= Eliyahu HaNavi (piyyut) =

Jewish liturgical poem

"Eliyahu HaNavi" (אֵלִיָּהוּ הַנָּבִיא) is a Hebrew Jewish piyyut sung by Ashkenazi (and some Sefardi) communities on Motza'ei Shabbat. The author of the piyyut is unknown, but it was likely written before the 11th century.

==Content==
The refrain of the piyyut is an entreaty for Elijah the Prophet to return with the Messiah. This is based on an interpretation of Malachi 3:23, suggesting that Elijah would return before the coming of the Messiah. Each verse describes and praises the prophet.

== Tunes ==
The most common tune used today first appeared in print in the Braunschweig-Tempel Hymnbook published in Germany. A similar tune is found in Arno Nadel's Sabbatgesange published in Berlin in 1937. Despite the early appearance of this tune in Germany, the rhythmic pattern suggests a Polish-Lithuanian provenance.

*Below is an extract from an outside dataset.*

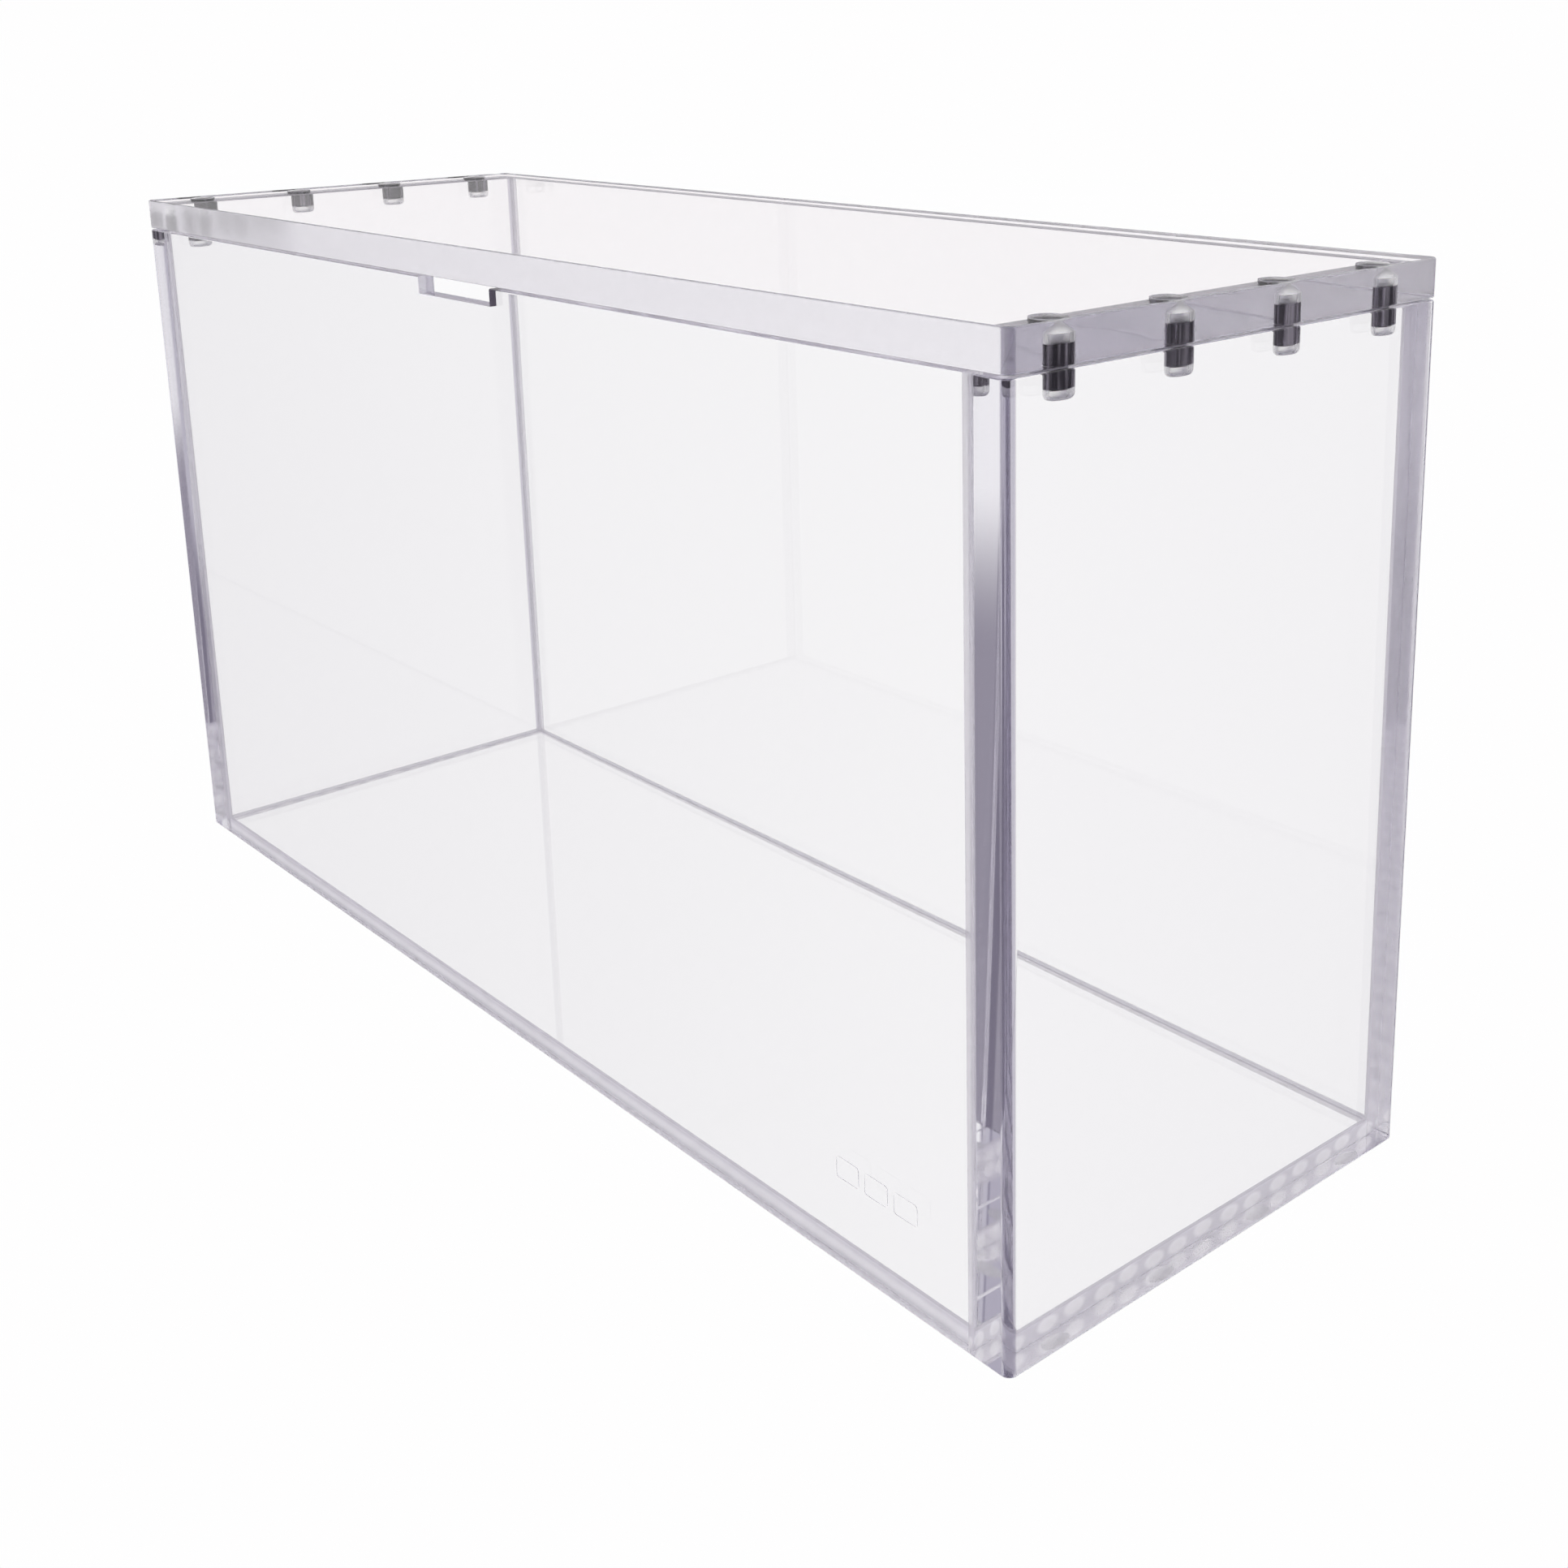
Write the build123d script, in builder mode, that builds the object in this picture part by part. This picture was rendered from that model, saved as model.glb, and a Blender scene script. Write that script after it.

Other tunes are found in ethnomusicological publications and Yizkor books, but are seldom heard today.

==Sitz im Leben==
The piyyut is sung on Motza'ei Shabbat once Shabbat has ended.

It is also sung in Ashkenazi communities during the opening of the door for Elijah during the Passover seder.

==Poetic structure==
The first word of every verse is אִישׁ (a man), referring to Elijah the Prophet. The second word of each verse forms an alphabetical acrostic. A refrain is sung in between triplets of verses.